L’obiettivo stabilito per il 2010 è di scendere al 10% la quota di questo indicatore:obiettivo molto distante oggi per l’Italia che si attesta per l’anno 2005 solo intorno al 21,9%.
Attualmente la lettura dei dati ministeriali in tal senso è molto discutibile, in quanto si confrontano quantitativamente dati provenienti da Paesi con contesti d’istruzione e formazione troppo differenti tra loro.
Il divario esistente non può non essere ricondotto, non solo a motivazioni di tipo sociale, ma principalmente anche al tipo di politica d’istruzione e formazione avanzata negli ultimi anni dal precedente governo; non possiamo dimenticare che questi dati scaturiscono da una politica scolastica che ha persino abbassato di un anno l’obbligo scolastico!
Se colleghiamo i dati della dispersione alla prospettiva degli indicatori della qualità del sistema formativo, questi assumono un peso nel ripensamento del ruolo, della funzione della scuola in un contesto di interazione con il territorio, la famiglia, il tessuto sociale.

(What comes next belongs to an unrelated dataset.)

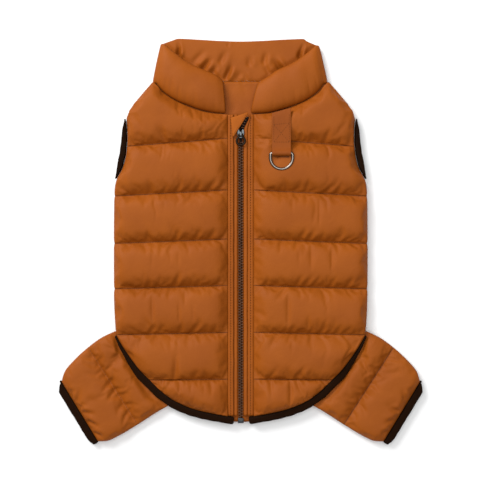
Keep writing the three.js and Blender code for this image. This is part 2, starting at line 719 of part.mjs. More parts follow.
// D-ring: a bar, two corners, two arms and a half circle, of round wire

function ringPath() {
  const path = [];
  const arc = (x, y, radius, from, to, steps) => {
    for (let i = 0; i <= steps; i += 1) {
      const angle = mix(from, to, i / steps);
      path.push([x + radius * Math.cos(angle), y + radius * Math.sin(angle)]);
    }
  };
  const quarter = Math.PI / 2;
  arc(-RING.half + RING.corner, -RING.corner, RING.corner, 2 * quarter, quarter, 3);
  arc(RING.half - RING.corner, -RING.corner, RING.corner, quarter, 0, 3);
  arc(0, -RING.armEnd, RING.half, 0, -2 * quarter, 12);
  return path;
}

function addRing() {
  const sides = 8;
  const path = ringPath();
  const sections = path.map(([x, y], i) => {
    const next = path[(i + 1) % path.length];
    const before = path[(i + path.length - 1) % path.length];
    const along = new THREE.Vector2(next[0] - before[0], next[1] - before[1]).normalize();
    const drop = (RING.drop * y) / (RING.half + RING.armEnd);
    return Array.from({ length: sides }, (unused, k) => {
      const angle = ((k + 0.5) / sides) * 2 * Math.PI;
      const aside = RING.wire * Math.cos(angle);
      return [
        STRAP.x + x - along.y * aside,
        RING.y + y + along.x * aside,
        RING.z + drop + RING.wire * Math.sin(angle),
      ];
    });
  });
  addLoft('d_ring', sections, true, gunmetal);
}

addBack();
addFront('front_left', -1);
addFront('front_right', 1);
addLeg(-1, 'left');
addLeg(1, 'right');
addCollar();
addPlacket('placket_left', -1);
addPlacket('placket_right', 1);
addZip();
addFlatLoop('armhole_binding_left', -1, ARMHOLE, ARMHOLE_LEVELS, elastic);
addFlatLoop('armhole_binding_right', 1, ARMHOLE, ARMHOLE_LEVELS, elastic);
addHemBinding('hem_binding_left', -1, 6.9);
addHemBinding('hem_binding_right', 1, 8.1);
addCuff('cuff_left', -1);
addCuff('cuff_right', 1);
addStrap();
addRing();

export default coat;
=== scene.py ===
# %% [markdown]
# A quilted winter coat for a dog, laid flat on its back with the zip side up.
# The frame gives the real sizes and places of its pieces. This file gives them their looks.
# Lengths in the tables are millimetres. X runs across the coat, Y from hem to collar, Z up.

# %% The frame
import math
import random

import bmesh
import bpy
from mathutils import Matrix, Vector, noise
from mathutils.bvhtree import BVHTree


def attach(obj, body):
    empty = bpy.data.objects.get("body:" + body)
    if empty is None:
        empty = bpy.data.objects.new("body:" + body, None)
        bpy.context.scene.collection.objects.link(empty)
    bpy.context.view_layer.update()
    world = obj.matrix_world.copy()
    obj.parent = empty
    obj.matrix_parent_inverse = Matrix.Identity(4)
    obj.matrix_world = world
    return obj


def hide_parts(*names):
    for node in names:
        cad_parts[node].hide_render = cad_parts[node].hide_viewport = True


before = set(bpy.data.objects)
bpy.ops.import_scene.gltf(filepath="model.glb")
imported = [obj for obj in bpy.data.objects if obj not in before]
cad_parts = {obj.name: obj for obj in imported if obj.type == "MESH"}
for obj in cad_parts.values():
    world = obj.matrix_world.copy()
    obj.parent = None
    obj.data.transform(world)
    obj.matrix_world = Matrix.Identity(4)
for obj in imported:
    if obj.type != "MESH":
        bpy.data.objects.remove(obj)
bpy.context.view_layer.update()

MM = 0.001
SIDES = {"left": -1, "right": 1}
print("the frame has", len(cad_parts), "pieces")

# %% [markdown]
# A sewing pattern is a set of curves, so each outline is a short table of heights and half widths.
# Straight lines between the rows would show as corners on a soft coat. A smooth curve through the
# rows that never overshoots keeps the true outline and still looks cut from cloth.

# %% Reading an outline
def mix(a, b, t):
    return a + (b - a) * t


def clamp(t, low=0.0, high=1.0):
    return max(low, min(high, t))


def smooth(t):
    t = clamp(t)
    return t * t * (3 - 2 * t)


def dome(distance, reach):
    return math.sqrt(1 - (1 - clamp(distance / reach)) ** 2)


class Curve:
    """A smooth curve through (at, value) rows, level where the values turn back."""

    def __init__(self, rows):
        rows = list(rows)
        self.at = [row[0] for row in rows]
        self.value = [row[1] for row in rows]
        steps = range(len(rows) - 1)
        slope = [(self.value[i + 1] - self.value[i]) / (self.at[i + 1] - self.at[i]) for i in steps]
        self.lean = [slope[0]]
        for a, b in zip(slope, slope[1:]):
            self.lean.append(0.0 if a * b <= 0 else 2 * a * b / (a + b))
        self.lean.append(slope[-1])

    def __call__(self, at):
        at = clamp(at, self.at[0], self.at[-1])
        i = 0
        while i < len(self.at) - 2 and self.at[i + 1] < at:
            i += 1
        width = self.at[i + 1] - self.at[i]
        t = (at - self.at[i]) / width
        pull = self.lean[i] * width * t * (1 - t) ** 2 - self.lean[i + 1] * width * t * t * (1 - t)
        return mix(self.value[i], self.value[i + 1], smooth(t)) + pull


# %% [markdown]
# The front's outline is the same as the one its solid has: side, armhole and shoulder as |x| at a
# height, the hem and the neck seam as a height at |x|. Six quilt seams slope a little to the side.

# %% Outline and layers
ZIP_EDGE = 13.7
SIDE_X = 133.0
SIDE_LOW_X, SIDE_LOW_Y = 130.4, -98.8
SHOULDER_LOW_Y = 128.4
NECK_END_X, NECK_TRIM = 91.5, 0.2
BACK_TOP = 5.4
FRONT_UNDER = 5.7
SEAM_TOP = 9.0
PUFF = 8.2
LEG_LIFT, LEG_LIFT_START, LEG_LIFT_REACH = 2.1, -34, 18
FAR = 99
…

L’indagine prende in considerazione i dati a livello territoriale (nord, centro, sud), per sesso, per indirizzi scolastici.
Altri parametri sarebbe stato opportuno prendere in considerazione se realmente vogliamo avere una visione esaustiva del problema al fine poi di intervenire in modo sistematico, nella quotidianità del fare scuola, in piena integrazione con il contesto sociale del territorio di riferimento.
Non si evince da nessuna parte ad esempio: la percentuale di alunni disabili rispetto al totale degli alunni, l’incidenza delle bocciature al primo anno di scuola media, rispetto a quelli che frequentano un istituto comprensivo.
Non sono da trascurare inoltre i dati anche in funzione dei dati strutturali degli edifici scolastici: quanti ragazzi abbandonano la scuola per l’incidenza dei doppi turni o per carenza di edilizia scolastica?
Qual è l’incidenza di abbandoni degli stranieri extracomunitari?
In che modo gli interventi messi in atto in questi anni, anche con elevati investimenti della UE (vedi PON), sono riusciti a limitare il fenomeno?
I dati che fanno riferimento al primo anno dei due cicli, evidenziano che: il 2,9% degli studenti del primo grado e il 11,4% del secondo grado ripetono il primo anno.
I tassi di dispersione più alti si riscontrano, manco a dirlo, negli istituti professionali e tecnici (18,1%) e con tassi elevatissimi nelle regioni meridionali. Certo, la qualità media degli studenti che accedono agli istituti professionali (tra quei tanti “sufficiente”) le loro scarse motivazioni, le loro condizioni sociali poco abbienti ben si coniugano con la diffusa convinzione che i ragazzi “meno dotati” imbocchino “naturalmente” la via “dei professionali”.
Dati che dimostrano come il carattere “elitario e selettivo“ generato dalla riforma Gentile produce, purtroppo, ancora i suoi effetti deleteri. Un pregiudizio che ancora permane e che rimarca anacronistici confini tra sapere e il saper fare.
In altri Paesi, specie nel Nord Europa, le eccellenze e le debolezze si distribuiscono equamente tra tutti i tipi di scuola; da noi, invece, i livelli di apprendimento più bassi si addensano negli istituti tecnici e professionali. Queste differenze proseguono per tutta la carriera scolastica. I ragazzi più “deboli” sono quelli dei professionali e con la più alta probabilità di incorrere nella dispersione. Ma sappiamo bene, come la scelta del canale dipende anche dalla valutazione finale della scuola media, dall’orientamento consigliato, da quei tanti “sufficiente”.
L’innalzamento dell’obbligo a 16 anni, un biennio unitario obbligatorio dovrebbero tendere ad annullare le differenze che si registrano alla fine delle medie inferiori e lasciare più liberi i giovani di scegliere il proprio futuro. In questo momento in cui si discute della costruzione del nuovo biennio sempre di più si pone la necessità si porre l’attenzione ad un percorso che sia inclusivo, orientante, una nuova opportunità per i giovani.